This month’s column is a continuation of last month’s column in which I talked about the basics of finding and contracting with a therapist. This month I will talk about evaluating the therapist you chose, deciding to continue or discontinue, changing therapists, and deciding when it is time to leave therapy.
A therapist should be someone you can really open up to and speak honestly with. He or she should help you to both understand your behavior and help you change problematic behaviors. They should help you see yourself clearly and give you the tools to help you change.
When I meet a new client I am as active in the first session as I am in the following sessions. I ask questions, give feedback and share my impressions with my clients. At the end of the first session I ask the client if he or she wants to continue working with me. If the answer is “yes” and I think I can help them, then I give them 3 more appointments with the understanding that we will mutually evaluate our work together on that third session (as well as along the way) and that I will ask them for feedback for me as their consultant, to make sure I am working well for them. While every therapist is different in their style, it is very important that you feel you are an equal partner in the team. If you don’t feel that way, that becomes an issue in your therapy. Is it you, the therapist or the dynamic between the two of you?
If you decide you can’t work with the therapist you have chosen, tell them. Be honest, say what you think and feel, and see if you can work it out with them. After all, you have already invested your time and efforts in this relationship. If you try and are not happy with the results, tell them you are terminating. Don’t just fade out. Therapists are mandated to give you the names of three other therapists or agencies in the area for you to contact. Ask for that referral list.
If you start interviewing new therapists before leaving the last one, tell the new one(s) that you are still in therapy with someone else and what the time table is for terminating. It is unethical for a therapist to contract with a new client who is still a client of someone else before they officially leave the first therapist.
Once you settle on a therapist, make sure you understand the therapy contract which defines the role of the therapist and the client, agree with the treatment plan and talk about your diagnosis. The diagnosis is a medical description of the cluster of symptoms and challenges you have reported to your therapist. It is used to describe your claim to your insurance company and it also influences the course of your therapy.

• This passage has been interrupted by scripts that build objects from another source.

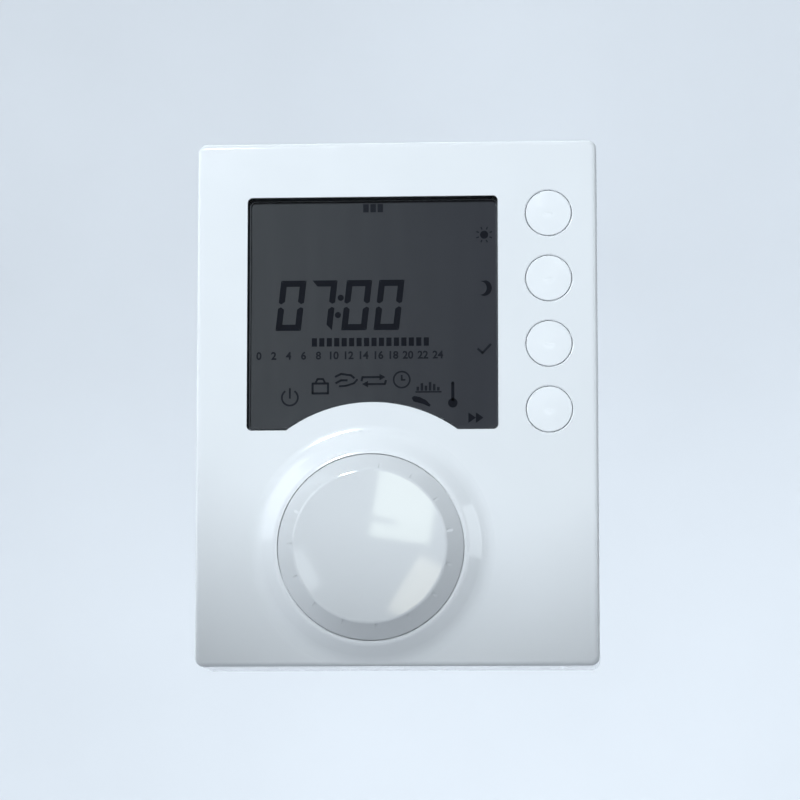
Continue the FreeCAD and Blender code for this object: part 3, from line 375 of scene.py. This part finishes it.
# ------------------------------------------------------ flat display artwork
class Art:
    """Flat shapes in millimetres on an upright plane, given a little thickness."""

    THICK = 0.03

    def __init__(self, name, origin, mat, slot):
        self.name = name
        self.origin = origin
        self.mat = mat
        self.slot = slot
        self.bm = bmesh.new()

    def point(self, x, y, depth=0.0):
        return self.bm.verts.new((self.origin.x + x / 1000, self.origin.y - depth / 1000,
                                  self.origin.z + y / 1000))

    def poly(self, pts):
        """A filled outline, wound anticlockwise as seen from the front."""
        front = [self.point(x, y, self.THICK) for x, y in pts]
        back = [self.point(x, y) for x, y in pts]
        self.bm.faces.new(front)
        self.bm.faces.new(back[::-1])
        for i in range(len(pts)):
            j = (i + 1) % len(pts)
            self.bm.faces.new((front[j], front[i], back[i], back[j]))

    def rect(self, x0, y0, x1, y1):
        self.poly([(x0, y0), (x1, y0), (x1, y1), (x0, y1)])

    def disc(self, x, y, r, steps):
        self.poly([(x + r * math.cos(a), y + r * math.sin(a))
                   for a in (2 * math.pi * i / steps for i in range(steps))])

    def arc(self, x, y, r, width, start, end, steps=32):
        """A curved stroke between two angles in degrees, as joined short quads."""
        for i in range(steps):
            a = math.radians(start + (end - start) * i / steps)
            b = math.radians(start + (end - start) * (i + 1) / steps)
            inner = r - width / 2
            outer = r + width / 2
            self.poly([(x + inner * math.cos(a), y + inner * math.sin(a)),
                       (x + outer * math.cos(a), y + outer * math.sin(a)),
                       (x + outer * math.cos(b), y + outer * math.sin(b)),
                       (x + inner * math.cos(b), y + inner * math.sin(b))])

    def line(self, x0, y0, x1, y1, width):
        run = math.hypot(x1 - x0, y1 - y0)
        nx = -(y1 - y0) / run * width / 2
        ny = (x1 - x0) / run * width / 2
        self.poly([(x0 - nx, y0 - ny), (x1 - nx, y1 - ny), (x1 + nx, y1 + ny),
                   (x0 + nx, y0 + ny)])

    def path(self, pts, width):
        """A bent stroke with rounded bends."""
        for (x0, y0), (x1, y1) in zip(pts, pts[1:]):
            self.line(x0, y0, x1, y1, width)
        for x, y in pts[1:-1]:
            self.disc(x, y, width / 2, 10)

    def done(self, body=HOUSING):
        """Makes the object from all the shapes drawn so far."""
        mesh = bpy.data.meshes.new(self.name)
        bmesh.ops.recalc_face_normals(self.bm, faces=self.bm.faces)
        self.bm.to_mesh(mesh)
        self.bm.free()
        obj = bpy.data.objects.new(self.name, mesh)
        bpy.context.scene.collection.objects.link(obj)
        obj.data.materials.append(self.mat)
        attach(obj, body)


def clock_digit(art, x, y, segments):
    """One leaning figure. Its outer segments a to f run clockwise from the top."""
    wide, high, stroke, lean = 5.1, 10.15, 1.24, 0.112
    gap = 0.05
    half = high / 2
    cut = stroke * 0.92
    tip_x = stroke * 0.45
    outer_y, tip_y, inner_y = 0.60, 0.30, 0.80

    def lean_over(pts):
        return [(x + px + py * lean, y + py) for px, py in pts]

    shapes = {
        "a": [(gap, high), (cut + gap, high - stroke), (wide - cut - gap, high - stroke),
              (wide - gap, high)],
        "d": [(gap, 0), (wide - gap, 0), (wide - cut - gap, stroke), (cut + gap, stroke)],
        "f": [(0, high - gap), (0, half + outer_y), (tip_x, half + tip_y),
              (stroke, half + inner_y), (stroke, high - cut - gap)],
        "e": [(0, gap), (stroke, cut + gap), (stroke, half - inner_y), (tip_x, half - tip_y),
              (0, half - outer_y)],
        "b": [(wide, high - gap), (wide - stroke, high - cut - gap),
              (wide - stroke, half + inner_y), (wide - tip_x, half + tip_y),
              (wide, half + outer_y)],
        "c": [(wide, gap), (wide, half - outer_y), (wide - tip_x, half - tip_y),
              (wide - stroke, half - inner_y), (wide - stroke, cut + gap)],
    }
    for name in segments:
        art.poly(lean_over(shapes[name]))


# Hour figures, in metres: half their thickness, how much bolder they are than the
# typeface, and how far they stand in front of the artwork's plane.
TEXT_HALF_THICK = 0.000012
TEXT_BOLDER = 0.00006
TEXT_OUT = 0.00002


def text_piece(name, words, x, y, size, origin, mat):
    """A short figure in the plain built-in typeface, as a thin mesh."""
    curve = bpy.data.curves.new(name + "_text", "FONT")
    curve.body = words
    curve.size = size / 1000
    curve.align_x = "CENTER"
    curve.align_y = "CENTER"
    curve.extrude = TEXT_HALF_THICK
    curve.offset = TEXT_BOLDER
    curve.resolution_u = 3
    holder = bpy.data.objects.new(name + "_text", curve)
    bpy.context.scene.collection.objects.link(holder)
    bpy.context.view_layer.update()
    mesh = bpy.data.meshes.new_from_object(holder)
    bpy.data.objects.remove(holder)
    bpy.data.curves.remove(curve)
    mesh.name = name
    obj = bpy.data.objects.new(name, mesh)
    bpy.context.scene.collection.objects.link(obj)
    turn = Euler((math.radians(90), 0, 0)).to_matrix().to_4x4()
    mesh.transform(turn)
    for vert in mesh.vertices:
        vert.co += Vector((origin.x + x / 1000, origin.y - TEXT_OUT, origin.z + y / 1000))
    mesh.materials.clear()
    mesh.materials.append(mat)
    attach(obj, HOUSING)
    return obj


def join(name, objs):
    """One mesh piece from several, keeping the first one's material."""
    bm = bmesh.new()
    for obj in objs:
        bm.from_mesh(obj.data)
    mesh = bpy.data.meshes.new(name)
    bm.to_mesh(mesh)
    bm.free()
    mesh.materials.append(objs[0].data.materials[0])
    for obj in objs:
        bpy.data.objects.remove(obj)
    joined = bpy.data.objects.new(name, mesh)
    bpy.context.scene.collection.objects.link(joined)
    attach(joined, HOUSING)
    return joined


INK = ink_material("crystal_dark", (0.0055, 0.0060, 0.0115))
INK_SOFT = ink_material("crystal_soft", (0.014, 0.015, 0.021))

# The artwork's zero is the display window's lower left corner, in front of the panel.
ART_OUT = 0.00001
win_lo, _ = corners("display_window")
panel_lo, _ = corners("lcd_front_polariser")
ART_AT = Vector((win_lo.x, panel_lo.y - ART_OUT, win_lo.z))

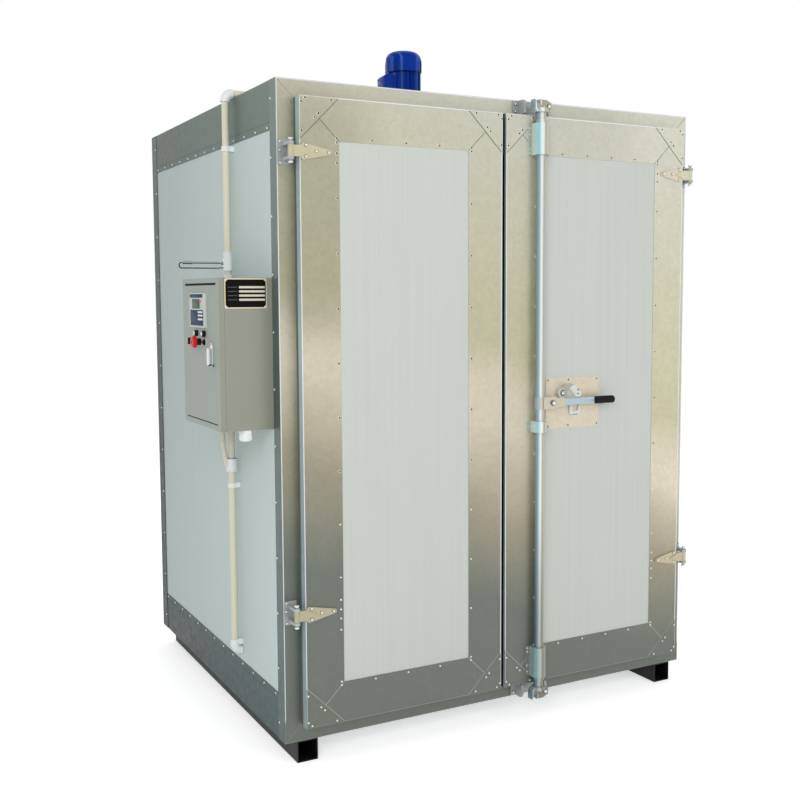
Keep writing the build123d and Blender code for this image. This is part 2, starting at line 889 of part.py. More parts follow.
def conduit_fittings():
    """Elbows, couplings, wye and threaded entries."""
    up, down = Vector(0, 0, 1), Vector(0, 0, -1)
    left, right = Vector(-1, 0, 0), Vector(1, 0, 0)
    front, back = Vector(0, -1, 0), Vector(0, 1, 0)
    pieces = [
        elbow(Vector(pipe_x, pipe_y, roof_pipe_z), down, right),
        elbow(Vector(terminal_x, pipe_y, roof_pipe_z), left, back),
        elbow(Vector(terminal_x, terminal_y, roof_pipe_z), front, up),
        elbow(Vector(pipe_x, pipe_y, wall_entry_z), up, right),
        rod_along_z(coupling_z, coupling_z + coupling_length, pipe_x, pipe_y, fitting_radius),
        rod_along_z(wye_z, wye_z + wye_height, pipe_x, pipe_y, wye_radius),
        rod_along_z(cabinet_high, cabinet_high + entry_height, pipe_x, pipe_y, fitting_radius),
        rod_along_z(cabinet_low - entry_height, cabinet_low, pipe_x, pipe_y, fitting_radius),
        rod_along_z(terminal_z - entry_height, terminal_z, terminal_x, terminal_y, fitting_radius),
    ]
    return pieces


def branch_pipe():
    """Thin conduit from the cabinet's underside into the wye."""
    side_x = pipe_x - branch_off
    end_x, end_z = pipe_x - wye_radius + branch_seat, wye_z + wye_height / 3
    points = [(side_x, pipe_y, cabinet_low), (side_x, pipe_y, end_z + branch_slope), (end_x, pipe_y, end_z)]
    path = FilletPolyline(*points, radius=branch_bend)
    pipe = sweep(Plane(origin=points[0], z_dir=(0, 0, -1)) * Circle(branch_radius), path)
    return pipe - rod_along_z(wye_z, wye_z + wye_height, pipe_x, pipe_y, wye_radius)


def pipe_clip(z):
    """Saddle that stands the conduit off the wall."""
    seat = panel_face if trim_height < z < body_height - trim_height else trim_face
    low, high = z - clip_width / 2, z + clip_width / 2
    ring = pipe_radius + clip_clear
    clip = rod_along_z(low, high, pipe_x, pipe_y, ring + clip_wall)
    clip += block(pipe_x, -seat, pipe_y - ring, pipe_y + ring, low, high)
    return clip - rod_along_z(low, high, pipe_x, pipe_y, ring)


def conduit_clips():
    return [pipe_clip(z) for z in clip_zs]


def cable_gland():
    """Blanked gland under the cabinet."""
    x = cabinet_face + gland_x
    y = cabinet_start + gland_y
    nut = slab_z(Pos(x, y) * RegularPolygon(gland_radius, 6), cabinet_low - gland_nut, cabinet_low)
    cap = rod_along_z(cabinet_low - gland_height, cabinet_low, x, y, gland_cap_radius)
    return nut + fillet(cap.faces().sort_by(Axis.Z)[0].edges(), gland_round)


def temperature_probe():
    """Probe that stands out of the left wall, with a flange, a rod and a boot."""
    wall = -panel_face
    tip = wall - probe_reach
    probe = rod_along_x(tip, wall, probe_y, probe_z, probe_radius)
    probe += rod_along_x(wall - probe_flange, wall, probe_y, probe_z, probe_flange_radius)
    probe += rod_along_x(wall - probe_hub, wall, probe_y, probe_z, probe_hub_radius)
    return probe + rod_along_x(tip, tip + probe_boot, probe_y, probe_z, probe_boot_radius)


def probe_lead():
    """Thin lead from the boot back along the rod into the conduit's coupling."""
    tip = -panel_face - probe_reach
    far = tip - lead_bend
    low = probe_z - lead_drop
    points = [
        (tip, probe_y, probe_z), (far, probe_y, probe_z), (far, probe_y, low),
        (pipe_x, probe_y, low), (pipe_x, pipe_y + fitting_radius, low),
    ]
    path = FilletPolyline(*points, radius=lead_arc)
    return sweep(Plane(origin=points[0], z_dir=(-1, 0, 0)) * Circle(lead_radius), path)


# Fan motor
def motor_stool():
    """Welded stool between the roof and the motor's flange."""
    low = body_height
    high = low + motor_stool_height
    half = motor_stool_width / 2
    stool = block(-half, half, motor_y - half, motor_y + half, low, low + motor_plate)
    stool += rod_along_z(low, high, 0, motor_y, motor_neck_radius)
    return stool + rod_along_z(high - motor_plate, high, 0, motor_y, motor_flange_radius)


def motor_body():
    """Flange, round core, upright cooling fins and the pad that carries the terminal box."""
    low = body_height + motor_stool_height
    high = low + motor_flange + motor_body_height
    core = rod_along_z(low, high, 0, motor_y, motor_core_radius)
    core += rod_along_z(low, low + motor_flange, 0, motor_y, motor_flange_radius)
    pad = Pos(terminal_pad / 2, 0) * Rectangle(terminal_pad, terminal_pad_width)
    core += slab_z(about_motor(terminal_turn) * pad, low + motor_flange, terminal_z + terminal_height)
    reach = motor_fin_radius - motor_core_radius + fin_root
    fin = Pos(motor_fin_radius - reach / 2, 0) * Rectangle(reach, motor_fin)
    fins = [about_motor(turn) * fin for turn in fin_turns()]
    return core + slab_z(Sketch() + fins, low + motor_flange, high)


def about_motor(turn):
    """Turns a drawing about the motor's axis."""
    return Pos(0, motor_y) * Rot(0, 0, turn)


def fin_turns():
    """Fins all round the core, apart from those behind the terminal box."""
    clear = degrees(asin((terminal_width / 2 + motor_fin) / motor_fin_radius))
    turns = [turn * 360 / motor_fin_count for turn in range(motor_fin_count)]
    return [turn for turn in turns if abs(turn - terminal_turn) > clear]


def fan_cover():
    """Domed cover over the motor's own fan, with pressed channels and slots in its top."""
    low = body_height + motor_stool_height + motor_flange + motor_body_height
    top = low + fan_cover_height
    cover = cover_dome(low, fan_cover_radius)
    beads = cover_dome(low, fan_cover_radius + channel_proud)
    inner = channel_width - 2 * channel_bead
    arch = cover_arch(low, channel_width) - cover_arch(low, inner)
    for turn in range(cover_channels):
        cover += beads & (about_motor(channel_turn + turn * 360 / cover_channels) * arch)
    vent = block(vent_start, vent_end, -vent_width / 2, vent_width / 2, top - vent_depth, top)
    for turn in range(vent_count):
        cover -= about_motor(turn * 360 / vent_count) * vent
    return cover


def cover_dome(low, radius):
    dome = rod_along_z(low, low + fan_cover_height, 0, motor_y, radius)
    return fillet(dome.faces().sort_by(Axis.Z)[-1].edges(), fan_cover_round)


def cover_arch(low, width):
    """Upright arch with a round top, drawn on the X side of the motor's axis."""
    face = Pos(0, low + channel_height / 2) * Rectangle(width, channel_height)
    face += Pos(0, low + channel_height) * Circle(width / 2)
    return slab_x(face, motor_core_radius, fan_cover_radius + channel_proud)


def terminal_box():
    """Box on the motor's pad, with its lid outwards."""
    half = terminal_width / 2
    lid = terminal_pad + terminal_depth
    box = block(terminal_pad, lid, -half, half, terminal_z, terminal_z + terminal_height)
    box = chamfer(box.faces().sort_by(Axis.X)[-1].edges(), terminal_chamfer)
    return about_motor(terminal_turn) * box


nodes = {
    "left_skid": skid(),
    "right_skid": across(skid()),
    "floor_panel": deck(0),
    "roof_panel": deck(body_height - wall_thickness),
    "left_wall_panel": wall_core(sheet, body_height - sheet),
    "right_wall_panel": across(wall_core(sheet, body_height - sheet)),
    "back_wall_panel": back_core(sheet, body_height - sheet),
    "side_bottom_channels": side_channels(0, trim_height),
    "side_top_channels": side_channels(body_height, body_height - trim_height),
    "back_channels": back_channels(),
    "rear_left_strip": rear_corner(),
    "rear_right_strip": across(rear_corner()),
    "front_left_post": front_post(),
    "front_right_post": across(front_post()),
    "front_sill": front_bar(0, wall_thickness),
    "front_header": front_bar(body_height, body_height - wall_thickness),
    "hinge_brackets": four_corners(hinge_bracket),
    "lock_keepers": lock_keepers(),
    "cabinet_box": cabinet_box(),
    "cabinet_hinges": cabinet_hinges(),
    "rating_plate": rating_plate(),
    "cable_gland": cable_gland(),
    "wall_conduit": wall_pipes(),
    "roof_conduit": roof_pipes(),
    "branch_conduit": branch_pipe(),
    "conduit_fittings": conduit_fittings(),
    "conduit_clips": conduit_clips(),
    "temperature_probe": temperature_probe(),
    "probe_lead": probe_lead(),
    "motor_stool": motor_stool(),
    "motor_body": motor_body(),
    "motor_fan_cover": fan_cover(),
    "motor_terminal_box": terminal_box(),
    "left_door_frame": door_frame(*left_door_edges),
    "left_door_panel": door_panel(*left_door_edges),
    "left_door_gussets": door_gussets(*left_door_edges),
    "left_door_plug": door_plug(*left_door_edges),
    "left_door_gasket": door_gasket(*left_door_edges),
    "left_door_straps": both_heights(hinge_strap),
    "right_door_frame": door_frame(*right_door_edges),
    "right_door_panel": door_panel(*right_door_edges),
    "right_door_gussets": door_gussets(*right_door_edges),
    "right_door_plug": door_plug(*right_door_edges),
    "right_door_gasket": door_gasket(*right_door_edges),
    "right_door_straps": [across(strap) for strap in both_heights(hinge_strap)],
    "rod_guides": rod_guides(),
    "handle_plate": handle_plate(),
    "handle_catch": handle_catch(),
    "lock_rod": lock_rod(),
    "handle_hub": handle_hub(),
    "handle_bar": handle_bar(),
    "handle_grip": handle_grip(),
    "cabinet_door": cabinet_door(),
    "temperature_controller": controller(),
    "pilot_lamps": pilot_lamps(),
    "push_button": push_button(),
    "cabinet_latch": cabinet_latch(),
    "selector_switch": selector_switch(),
    "emergency_stop": emergency_stop(),
}


def solids_of(pieces):
    """The solids of one node, given as a shape or a list of shapes."""
    if isinstance(pieces, list):
        return [piece.solid() for piece in pieces]
    return [pieces.solid()]


solids = {name: solids_of(pieces) for name, pieces in nodes.items()}
whole = Compound([solid for group in solids.values() for solid in group]).bounding_box()
origin = Vector(whole.center().X, whole.center().Y, whole.min.Z)
to_row = Location(-origin)

os.makedirs("parts", exist_ok=True)
for name, group in solids.items():
    moved = [solid.moved(to_row) for solid in group]
    export_step(Compound(moved) if len(moved) > 1 else moved[0], f"parts/{name}.step")
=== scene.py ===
"""Looks of a powder coating oven: finishes, rivets, bolts, seams, switches and a fan cowl."""

import math

import bmesh
import bpy
from bpy.props import FloatProperty, FloatVectorProperty, PointerProperty
from mathutils import Color, Matrix, Vector


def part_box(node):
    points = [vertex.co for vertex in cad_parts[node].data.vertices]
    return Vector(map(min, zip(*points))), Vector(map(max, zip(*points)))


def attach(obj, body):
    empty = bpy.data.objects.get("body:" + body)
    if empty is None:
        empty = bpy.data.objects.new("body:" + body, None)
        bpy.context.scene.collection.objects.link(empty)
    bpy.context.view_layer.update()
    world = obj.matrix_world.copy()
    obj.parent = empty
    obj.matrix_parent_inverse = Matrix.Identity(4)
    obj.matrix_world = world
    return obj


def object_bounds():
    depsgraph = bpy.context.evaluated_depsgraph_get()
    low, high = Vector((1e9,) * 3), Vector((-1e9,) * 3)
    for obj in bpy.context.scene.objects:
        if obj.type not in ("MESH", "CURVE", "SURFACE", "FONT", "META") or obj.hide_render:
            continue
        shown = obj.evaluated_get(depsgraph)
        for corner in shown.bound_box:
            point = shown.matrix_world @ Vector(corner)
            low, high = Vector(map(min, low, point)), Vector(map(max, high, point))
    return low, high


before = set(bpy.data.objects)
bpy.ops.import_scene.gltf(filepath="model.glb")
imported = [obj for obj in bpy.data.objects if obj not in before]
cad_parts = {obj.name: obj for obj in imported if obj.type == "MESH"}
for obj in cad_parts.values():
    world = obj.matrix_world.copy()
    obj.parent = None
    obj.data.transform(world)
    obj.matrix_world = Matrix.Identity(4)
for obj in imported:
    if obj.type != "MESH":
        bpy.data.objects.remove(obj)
cad_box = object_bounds()

bl_info = {
    "name": "Powder Coating Oven",
    "version": (1, 0, 0),
    "blender": (4, 5, 0),
    "location": "View3D > Sidebar > Oven",
    "description": "Finishes and small parts of a powder coating oven",
    "category": "Object",
}

# Directions
front, rear = Vector((0, -1, 0)), Vector((0, 1, 0))
left, right = Vector((-1, 0, 0)), Vector((1, 0, 0))
up, down = Vector((0, 0, 1)), Vector((0, 0, -1))

# Places taken from the frame
post_low, post_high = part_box("front_left_post")
far_post_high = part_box("front_right_post")[1]
strip_low, strip_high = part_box("rear_left_strip")
trim_low, trim_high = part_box("side_bottom_channels")
top_trim_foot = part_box("side_top_channels")[0].z
body_left, body_right = post_low.x, far_post_high.x
body_front, body_back = post_low.y, strip_high.y
body_foot, body_top = post_low.z, post_high.z
middle_x = (body_left + body_right) / 2
sides = ("left", "right")
doors = {side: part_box(side + "_door_frame") for side in sides}
door_face = doors["left"][0].y
mm = 0.001


def seen(colour):
    """A colour as it is seen, made ready for a shader socket."""
    return (*Color(colour).from_srgb_to_scene_linear(), 1.0)


def tint(name, description, *channels):
    """A colour setting, its default given in steps of 1 / 255."""
    default = [channel / 255 for channel in channels]
    return FloatVectorProperty(
        name=name, description=description, subtype="COLOR_GAMMA", size=3, min=0, max=1, default=default
    )


def length(name, description, default):
    return FloatProperty(name=name, description=description, default=default, subtype="DISTANCE", unit="LENGTH")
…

So when is it time to leave therapy? For some, it will be whenever the insurance company says so. For others, it will be a process of achieving goals and then stepping down the visits from weekly to twice a month, to monthly, then ending as the goals are met. It is ideal to have the client make the decision and not the insurance company.
Many of my clients have come and gone from therapy with me for years. I may initially have seen them for a year or longer and now they come back periodically for “tune-ups” as circumstances come up in their lives. They may come back for one session or several months. And as I tell all my clients: “The goal of therapy is to get out of therapy. It’s a tool, not a lifestyle.”